O destaque que ganhou como ativista levou uma amiga a convidá-lo a entrar na União dos Estudantes Comunistas do PCP, em 1973. Metade da sua vida política foi, aliás, ao serviço dos comunistas. Só em 1989, no período de expulsões do partido, saiu «por uma questão de ética». «O comunismo por vezes não convive bem com a diferença de opinião», admitiu.

Miguel Portas teve algumas experiências como animador cultural antes de se tornar diretor da revista de Cultura «Contraste». Entrou no semanário «Expresso» em 1988, concorrendo com «O Independente» do irmão Paulo.

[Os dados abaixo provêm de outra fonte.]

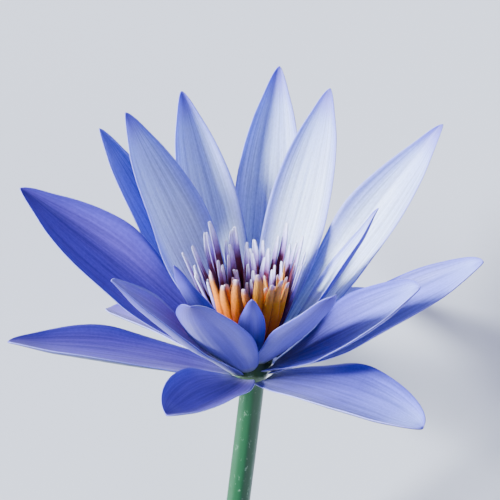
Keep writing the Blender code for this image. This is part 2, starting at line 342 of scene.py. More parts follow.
print("petal tissues:", *[made.name for made in upper_tissues_lit_and_shaded.values()], petal_outside.name)

# %% [markdown]
# ## Working a flat sheet
# Petals, stamens and the stem all start as a flat grid, the way a paper petal starts as a sheet.
# The grid is laid over measured points, and Solidify then gives it two faces. Modelling both faces
# by hand would let them drift apart, while a thickness painted on one sheet can't. An operator acts
# on all that is selected, so a helper selects one thing and nothing else.

# %% Helpers for sheets
def select_only(thing):
    """Make one object the only selected and active one."""
    bpy.ops.object.select_all(action="DESELECT")
    thing.select_set(True)
    bpy.context.view_layer.objects.active = thing


def apply_modifiers(thing):
    """Apply every modifier of an object, first to last."""
    select_only(thing)
    for modifier in list(thing.modifiers):
        bpy.ops.object.modifier_apply(modifier=modifier.name)


def flat_grid(name, columns, rows):
    """A flat grid of faces with a UV map, its points listed row by row as fractions."""
    bpy.ops.object.select_all(action="DESELECT")
    bpy.ops.mesh.primitive_grid_add(x_subdivisions=columns, y_subdivisions=rows, size=1.0)
    thing = bpy.context.object
    thing.name = name
    thing.data.name = name
    flat = np.array([vert.co for vert in thing.data.vertices])
    return thing, flat[:, 0] + 0.5, flat[:, 1] + 0.5


def lay_on(thing, places):
    """Move every point of a mesh to its place."""
    thing.data.vertices.foreach_set("co", places.astype(np.float32).ravel())
    thing.data.update()


def thicken(thing, group_name, weights, thickness, thin_share, rim_slot):
    """Give a sheet two faces, full thickness apart where a point's weight is 1."""
    group = thing.vertex_groups.new(name=group_name)
    for index, weight in enumerate(weights):
        group.add([index], float(weight), "REPLACE")
    solid = thing.modifiers.new("two faces", "SOLIDIFY")
    solid.thickness = thickness
    solid.offset = 0.0
    solid.vertex_group = group_name
    solid.thickness_vertex_group = thin_share
    solid.material_offset = 1
    solid.material_offset_rim = rim_slot


PETAL_GRID = (28, 72)
print("a petal starts as", PETAL_GRID[0], "by", PETAL_GRID[1], "faces")

# %% [markdown]
# ## What the plain solid lacks
# A real petal is boat-shaped, with its edges lifted. It has a sunk midrib, shallow pleats along the
# veins, a waver at its margins and a tip that hooks inwards, and some petals fold one edge over.
# All of these are small heights along the petal's inner normal, so they can be added together. All
# but the hook are shares of the half width, so a narrow petal isn't creased as deeply as a broad one.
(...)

Interrompeu o jornalismo para ser assessor de Jorge Sampaio na Câmara de Lisboa, autarquia para a qual viria a concorrer mais tarde (2001). E nunca mais largou a política. Em 1992, foi um dos fundadores da fracassada Plataforma de Esquerda e, dois anos depois, criou uma corrente de sucesso: a Política XXI, que, juntamente com a UDP e o PSR, daria origem ao Bloco de Esquerda (em 1999). «Fazer um partido de novo é uma corrida tramada. Sai muito do pelo. E isso paga-se, de uma maneira ou de outra, na vida», lamentou.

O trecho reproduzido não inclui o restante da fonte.